** Task brief **
Reproduce all of the data word for word.

** Data extract **
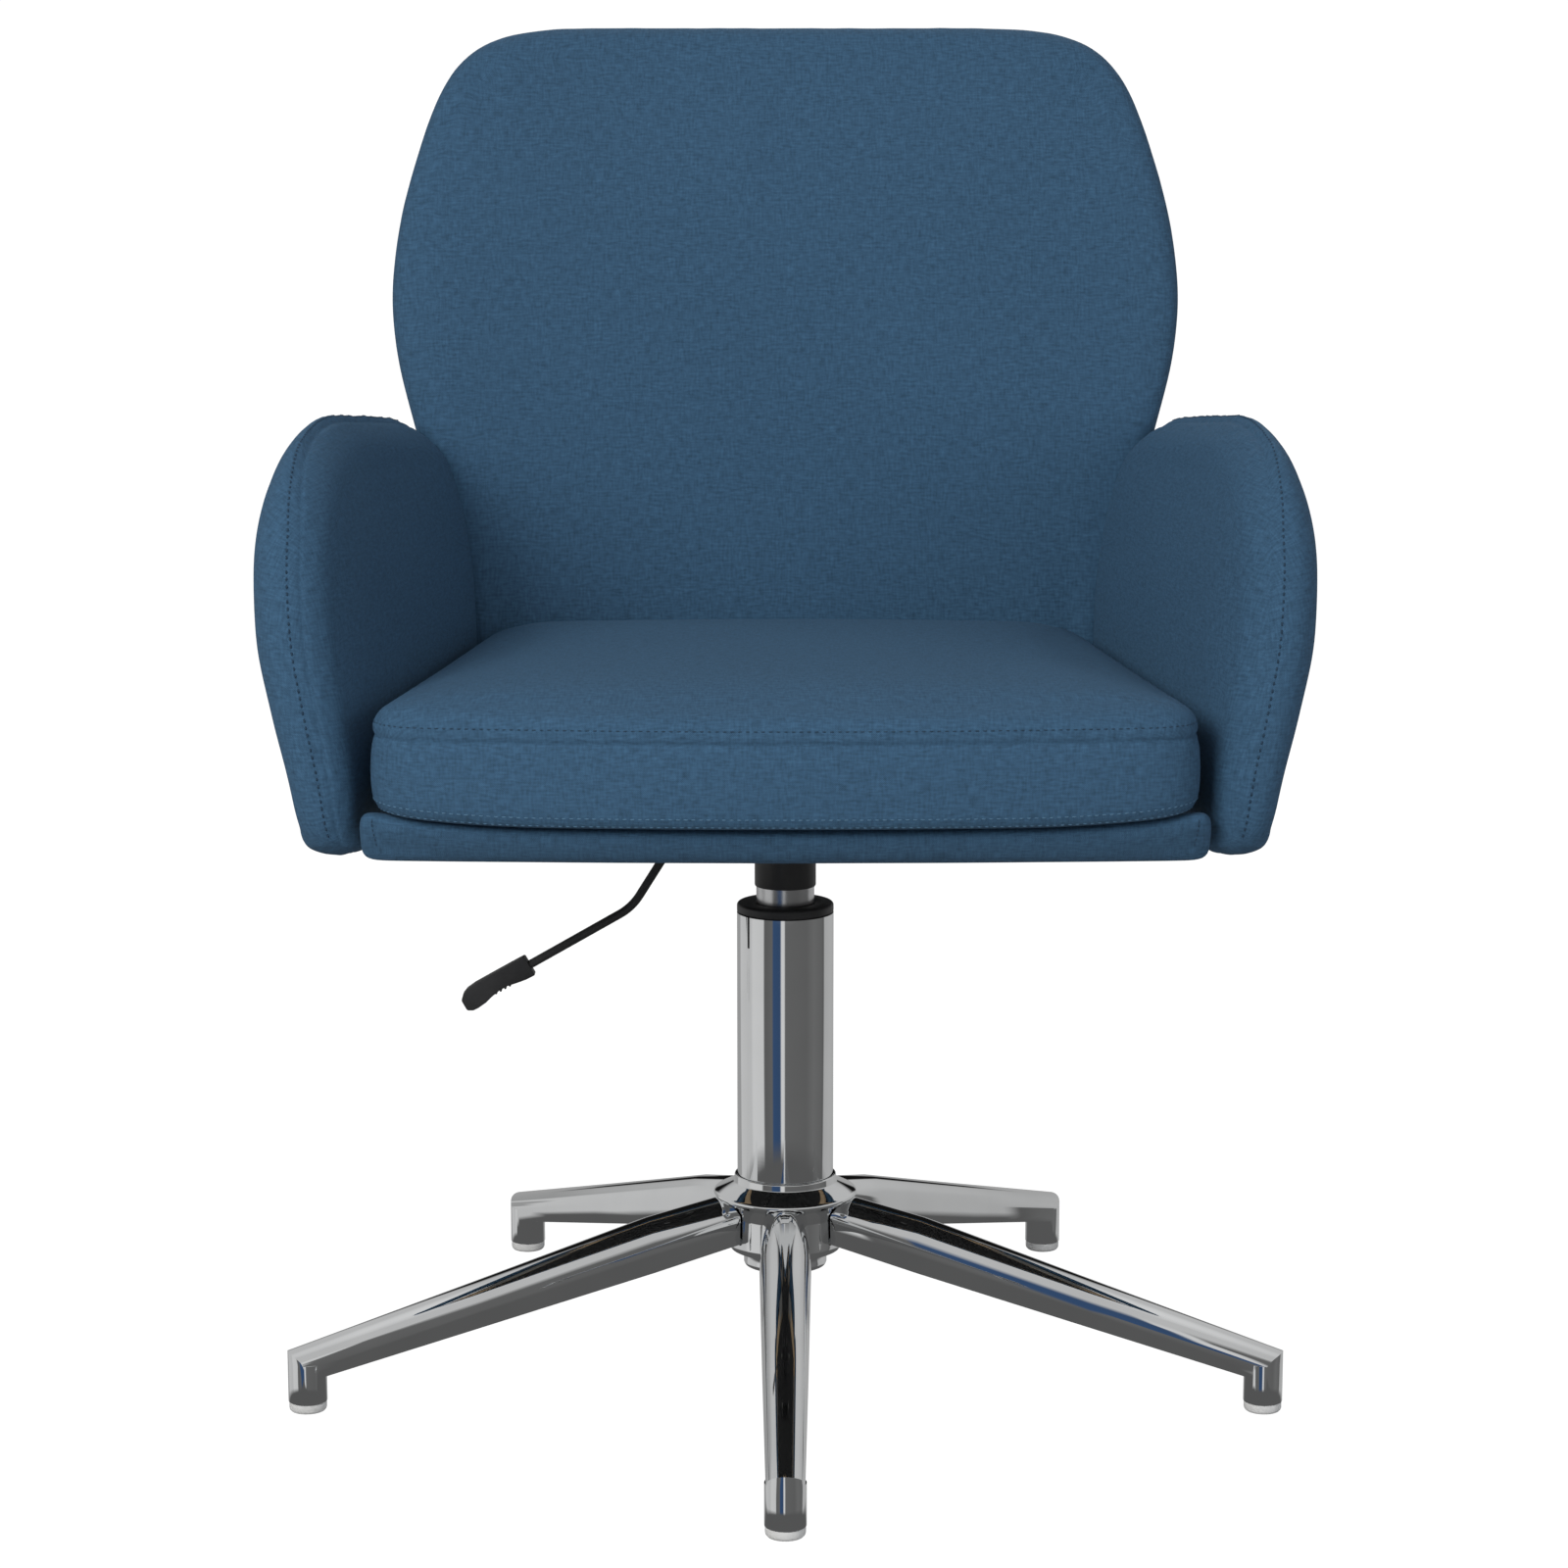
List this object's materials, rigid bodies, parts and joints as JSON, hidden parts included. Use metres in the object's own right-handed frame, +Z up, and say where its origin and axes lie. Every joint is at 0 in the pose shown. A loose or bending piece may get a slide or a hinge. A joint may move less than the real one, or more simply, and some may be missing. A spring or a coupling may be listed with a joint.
{
  "type": "swivel office chair",
  "caption": "Upholstered swivel office chair with wing arms, gas lift with side lever, chromed column and a star base on fixed glides.",
  "frame": {"origin": "on the floor, on the axis of the gas lift, which is the middle of the chair's footprint", "axes": "+Z up along the column; the chair faces -Y, so the sitter looks along -Y; +X is to the left of someone who sits in it"},
  "size_m": [0.6038, 0.6279, 0.8365],
  "materials": {
    "fabric": "woven, matt",
    "chrome": "polished",
    "satin_steel": "satin",
    "zinc": "zinc plated",
    "black_paint": "satin powder coat",
    "black_plastic": "fine texture",
    "pale_plastic": "translucent",
    "rubber": "matt",
    "plywood": "raw",
    "dust_cloth": "non-woven"
  },
  "bodies": {
    "base": {"bearing_ball_cage": "satin_steel", "bearing_race_lower": "satin_steel", "column_bottom_plate": "zinc", "column_tube": "chrome", "glide_front": "pale_plastic", "glide_front_left": "pale_plastic", "glide_front_right": "pale_plastic", "glide_rear_left": "pale_plastic", "glide_rear_right": "pale_plastic", "guide_bush": "black_plastic", "hub": "chrome", "leg_bolt_front_1": "zinc", "leg_bolt_front_2": "zinc", "leg_bolt_front_left_1": "zinc", "leg_bolt_front_left_2": "zinc", "leg_bolt_front_right_1": "zinc", "leg_bolt_front_right_2": "zinc", "leg_bolt_rear_left_1": "zinc", "leg_bolt_rear_left_2": "zinc", "leg_bolt_rear_right_1": "zinc", "leg_bolt_rear_right_2": "zinc", "leg_front": "chrome", "leg_front_left": "chrome", "leg_front_right": "chrome", "leg_rear_left": "chrome", "leg_rear_right": "chrome"},
    "swivel": {"piston_rod": "satin_steel", "bearing_race_upper": "satin_steel", "rubber_bumper": "rubber", "retaining_clip": "zinc"},
    "seat": {"arm_bolt_1": "zinc", "arm_bolt_2": "zinc", "arm_bolt_3": "zinc", "arm_bolt_4": "zinc", "arm_bracket_left": "zinc", "arm_bracket_right": "zinc", "arm_left": "fabric", "arm_right": "fabric", "back_bolt_1": "zinc", "back_bolt_2": "zinc", "back_bracket": "zinc", "back_pad": "fabric", "back_shell": "fabric", "dust_cover": "dust_cloth", "front_rail": "fabric", "gas_cylinder": "satin_steel", "lever_bush": "black_plastic", "plate_bolt_1": "zinc", "plate_bolt_2": "zinc", "plate_bolt_3": "zinc", "plate_bolt_4": "zinc", "seat_board": "plywood", "seat_cushion": "fabric", "seat_plate": "black_paint", "socket_sleeve": "black_paint"},
    "lever": {"lever_rod": "black_paint", "lever_handle": "black_plastic"},
    "valve": {"valve_pin": "satin_steel"}
  },
  "joints": [
    {"name": "swivel", "type": "hinge", "parent": "base", "child": "swivel", "pos_m": [0, 0, 0.09], "axis": [0, 0, 1], "continuous": true},
    {"name": "height", "type": "slide", "parent": "swivel", "child": "seat", "axis": [0, 0, 1], "range_m": [0, 0.09]},
    {"name": "lever", "type": "hinge", "parent": "seat", "child": "lever", "pos_m": [-0.0345, 0, 0.3547], "axis": [0, 1, 0], "range_deg": [0, 6.8], "stiffness_Nm_per_rad": 1.5, "springref_deg": -4.58},
    {"name": "valve", "type": "slide", "parent": "seat", "child": "valve", "axis": [0, 0, 1], "range_m": [-0.0045, 0]}
  ],
  "couplings": [
    {"joint": "valve", "follows": "lever", "m_per_rad": -0.0345}
  ]
}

** Expected answer **
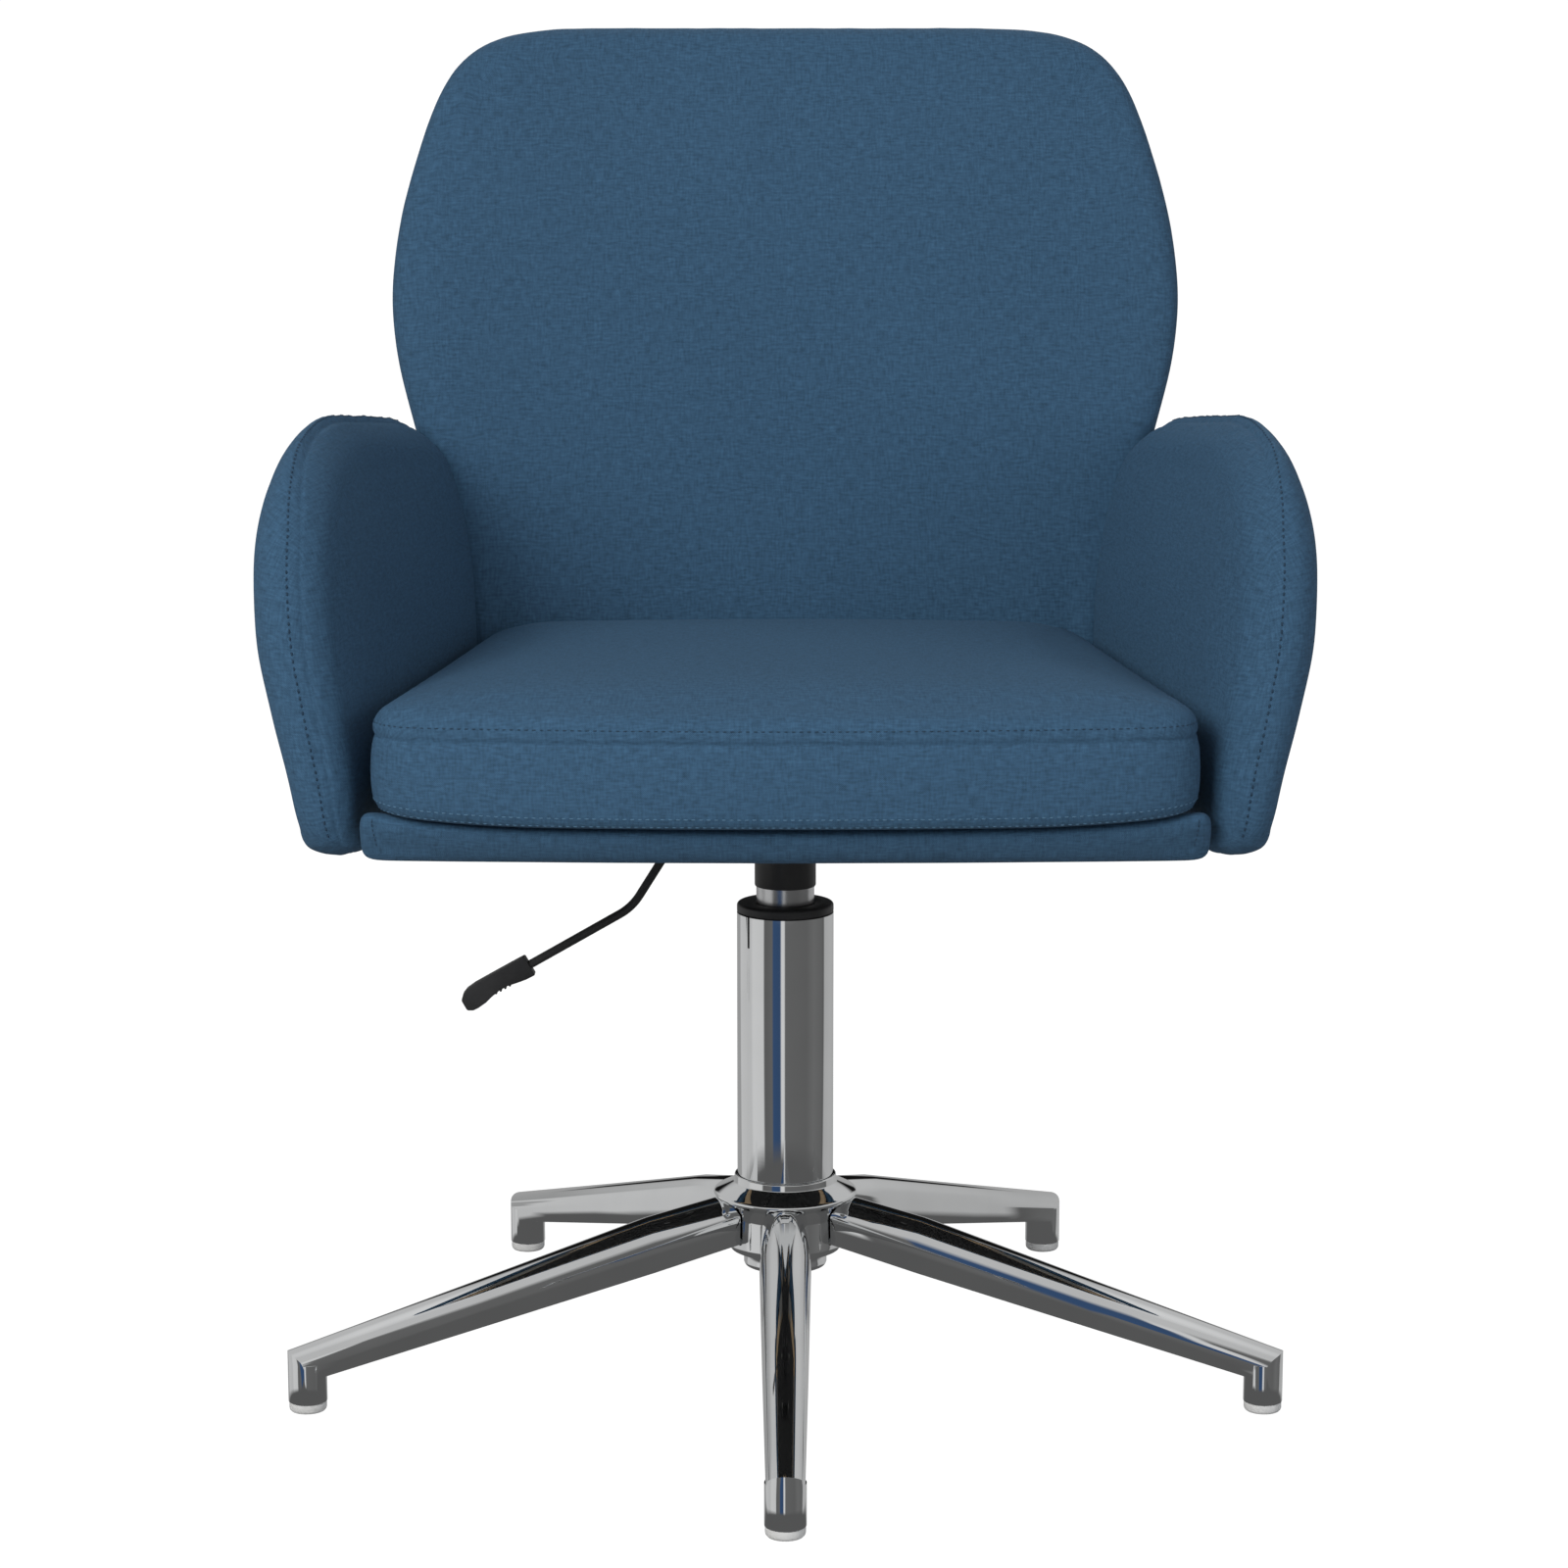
List this object's materials, rigid bodies, parts and joints as JSON, hidden parts included. Use metres in the object's own right-handed frame, +Z up, and say where its origin and axes lie. Every joint is at 0 in the pose shown. A loose or bending piece may get a slide or a hinge. A joint may move less than the real one, or more simply, and some may be missing. A spring or a coupling may be listed with a joint.
{
  "type": "swivel office chair",
  "caption": "Upholstered swivel office chair with wing arms, gas lift with side lever, chromed column and a star base on fixed glides.",
  "frame": {"origin": "on the floor, on the axis of the gas lift, which is the middle of the chair's footprint", "axes": "+Z up along the column; the chair faces -Y, so the sitter looks along -Y; +X is to the left of someone who sits in it"},
  "size_m": [0.6038, 0.6279, 0.8365],
  "materials": {
    "fabric": "woven, matt",
    "chrome": "polished",
    "satin_steel": "satin",
    "zinc": "zinc plated",
    "black_paint": "satin powder coat",
    "black_plastic": "fine texture",
    "pale_plastic": "translucent",
    "rubber": "matt",
    "plywood": "raw",
    "dust_cloth": "non-woven"
  },
  "bodies": {
    "base": {"bearing_ball_cage": "satin_steel", "bearing_race_lower": "satin_steel", "column_bottom_plate": "zinc", "column_tube": "chrome", "glide_front": "pale_plastic", "glide_front_left": "pale_plastic", "glide_front_right": "pale_plastic", "glide_rear_left": "pale_plastic", "glide_rear_right": "pale_plastic", "guide_bush": "black_plastic", "hub": "chrome", "leg_bolt_front_1": "zinc", "leg_bolt_front_2": "zinc", "leg_bolt_front_left_1": "zinc", "leg_bolt_front_left_2": "zinc", "leg_bolt_front_right_1": "zinc", "leg_bolt_front_right_2": "zinc", "leg_bolt_rear_left_1": "zinc", "leg_bolt_rear_left_2": "zinc", "leg_bolt_rear_right_1": "zinc", "leg_bolt_rear_right_2": "zinc", "leg_front": "chrome", "leg_front_left": "chrome", "leg_front_right": "chrome", "leg_rear_left": "chrome", "leg_rear_right": "chrome"},
    "swivel": {"piston_rod": "satin_steel", "bearing_race_upper": "satin_steel", "rubber_bumper": "rubber", "retaining_clip": "zinc"},
    "seat": {"arm_bolt_1": "zinc", "arm_bolt_2": "zinc", "arm_bolt_3": "zinc", "arm_bolt_4": "zinc", "arm_bracket_left": "zinc", "arm_bracket_right": "zinc", "arm_left": "fabric", "arm_right": "fabric", "back_bolt_1": "zinc", "back_bolt_2": "zinc", "back_bracket": "zinc", "back_pad": "fabric", "back_shell": "fabric", "dust_cover": "dust_cloth", "front_rail": "fabric", "gas_cylinder": "satin_steel", "lever_bush": "black_plastic", "plate_bolt_1": "zinc", "plate_bolt_2": "zinc", "plate_bolt_3": "zinc", "plate_bolt_4": "zinc", "seat_board": "plywood", "seat_cushion": "fabric", "seat_plate": "black_paint", "socket_sleeve": "black_paint"},
    "lever": {"lever_rod": "black_paint", "lever_handle": "black_plastic"},
    "valve": {"valve_pin": "satin_steel"}
  },
  "joints": [
    {"name": "swivel", "type": "hinge", "parent": "base", "child": "swivel", "pos_m": [0, 0, 0.09], "axis": [0, 0, 1], "continuous": true},
    {"name": "height", "type": "slide", "parent": "swivel", "child": "seat", "axis": [0, 0, 1], "range_m": [0, 0.09]},
    {"name": "lever", "type": "hinge", "parent": "seat", "child": "lever", "pos_m": [-0.0345, 0, 0.3547], "axis": [0, 1, 0], "range_deg": [0, 6.8], "stiffness_Nm_per_rad": 1.5, "springref_deg": -4.58},
    {"name": "valve", "type": "slide", "parent": "seat", "child": "valve", "axis": [0, 0, 1], "range_m": [-0.0045, 0]}
  ],
  "couplings": [
    {"joint": "valve", "follows": "lever", "m_per_rad": -0.0345}
  ]
}